Adjusted for one-time royalty reimbursement for the Rajasthan JV, ONGC posted weak operational results in Q3 FY12 with revenue & production volume in line with estimates whereas higher than expected tax rate resulted in lower than expected net profit.
Q3 FY12 subsidy doubles q-o-q to $66.8/bbl ($65.7/bbl expected)
This was due to adhoc increase in upstream sector's share of Q3 FY12 under recoveries to 47.1% from 33.4% in Q2 FY12. Hence, ONGC's subsidy burden shot up to Rs 125,363.3 mn ($66.8/bbl) in Q3 FY12. This was twice the subsidy burden of $33.2/bbl in Q2 FY12, and almost thrice the Q3 FY11 figure of $24.3/bbl. Consequently, net realization plunged from $83/bbl in Q2 FY12 to $45/bbl in Q3 FY12.

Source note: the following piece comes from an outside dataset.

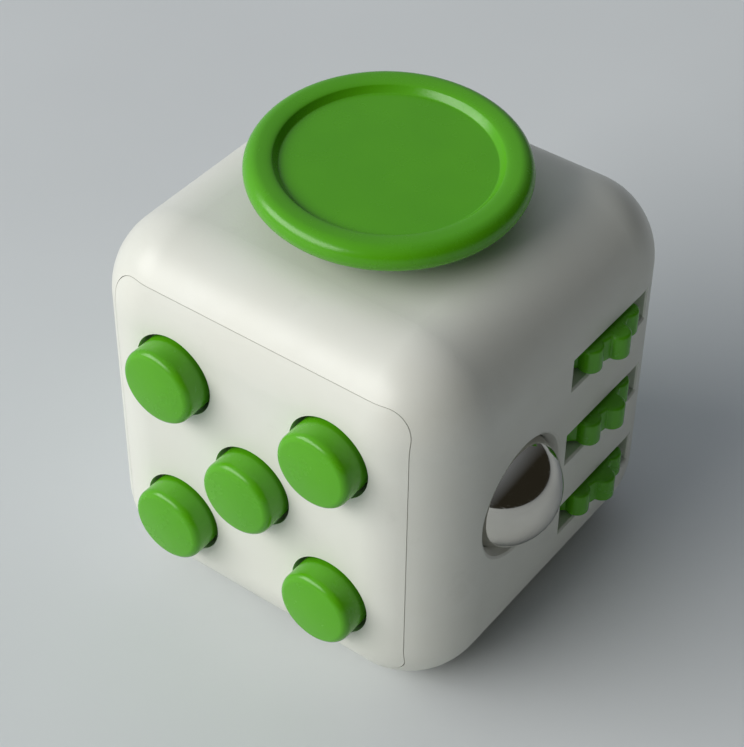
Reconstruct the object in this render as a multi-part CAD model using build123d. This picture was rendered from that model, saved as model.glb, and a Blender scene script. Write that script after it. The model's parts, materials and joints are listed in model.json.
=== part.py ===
from build123d import *
import math
import os

# A palm-sized fidget cube.  Millimetres, +Z up, origin at the middle of the face it rests on.
# Front (-Y): five push buttons.  Top (+Z): tilting joystick disc.  Right (+X): three thumb gears
# and a press-in steel ball.  Left (-X): flip rocker.  Back (+Y): spin dial.  Bottom: thumb dish.

# ---------------------------------------------------------------- shell and front cover
CUBE = 33.0                 # across the flats of the cube
EDGE_R = 6.5                # rounding of every outer edge
WALL = 3.05                 # side walls, floor, roof and back wall
OPENING_R = 2.2             # corner rounding of the front opening
SEAM = 0.05                 # gap all round between cover and shell
COVER_T = 2.2               # thickness of the front cover
CORNER_REST = 3.4           # legs of the gussets that the cover seats on
REST_DEPTH = 6.8            # how far the gussets run back
DISH_R = 8.2                # thumb dish in the bottom face
DISH_DEPTH = 1.4
EDGE_BREAK = 0.15           # small chamfer where an opening meets an outer face

CLIP_X = 6.0                # snap clips of the cover, two on the top edge and two on the bottom
CLIP_W = 4.0
CLIP_T = 1.0
CLIP_LEN = 3.6
CLIP_HOOK = 0.35
CLIP_HOOK_LEN = 0.9
CLIP_GAP = 0.1

# ---------------------------------------------------------------- buttons
BUTTON_R = 3.17
BUTTON_PITCH = 7.16         # from the middle button to a corner button, along each side
BUTTON_PROUD = 2.3          # stands out of the cover
BUTTON_EDGE = 0.6           # rounding at the rim of the cap
BUTTON_CROWN = 0.18         # doming of the cap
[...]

Q3 FY12 production in line with our estimates
Oil output from nomination blocks at 5.96 MMT dropped by 0.08 MMT q-o-q and was 0.25 MMT lower y-o-y. JV crude output at 0.78 MMT was lower by 0.02 MMT q-o-q and 0.04 MMT y-o-y. Gas production from nomination blocks at 5.86 bcm was up 0.03 bcm q-o-q & 0.05 bcm y-o-y. JV gas output at 0.54 bcm was flat y-o-y & down 0.02 bcm q-o-q. VAP production of 812 MMT was up 1.9% q-o-q & 4.1% y-o-y.
Q3 FY12 adj. net sales at Rs 178.9 bn versus estimate of Rs 172.3 bn
Adjusted crude sales for Q3 FY12 stood at Rs 116.1 bn, 2.4% higher than our estimate. While nomination crude sales at Rs 86.7 bn was in line with estimate, adjusted JV crude sales of Rs 29.4 bn was 9.6% higher than our estimate due to higher realization from the Rajasthan JV. Total gas sales for Q3 FY12 stood at Rs 38 bn, 4% ahead of our estimate on better realizations. VAP sales of Rs 27.3 bn was above expectation on account of steep rupee depreciation aiding realizations.
Upstream subsidy sharing for Q4 FY12 expected to be same as Q3 FY12
The upstream sector's share of the gross under recoveries, which was fixed at ~33% during FY08-10, had been increased suddenly to ~39% in FY11. Since our FY12 & FY13 estimates of gross under-recovery at Rs 1,297 bn & Rs 1,138 bn are significantly higher than the gross under recovery of Rs 782 bn in FY11, we assume 39% of the gross subsidy burden to be borne by the upstream sector going forward. We expect the upstream sector to again bear 47% of Q4 FY12 under recoveries, thus, taking the FY12 upstream subsidy share to 39% of total under recoveries.
Outlook and Valuation
We believe the stock would react to news flow regarding the subsidy sharing pattern that would emerge over the course of this year. We expect consolidated revenue & PAT to post FY11-13 CAGR of 10.8% & 9.9% respectively. We estimate EPS of Rs 31.5 and Rs 31.7 in FY12 & FY13 respectively. Our SOTP valuation for ONGC yields a target price of Rs 326. Our price target translates into EV/boe of $5.7/boe and FY13E P/E of 10.3x.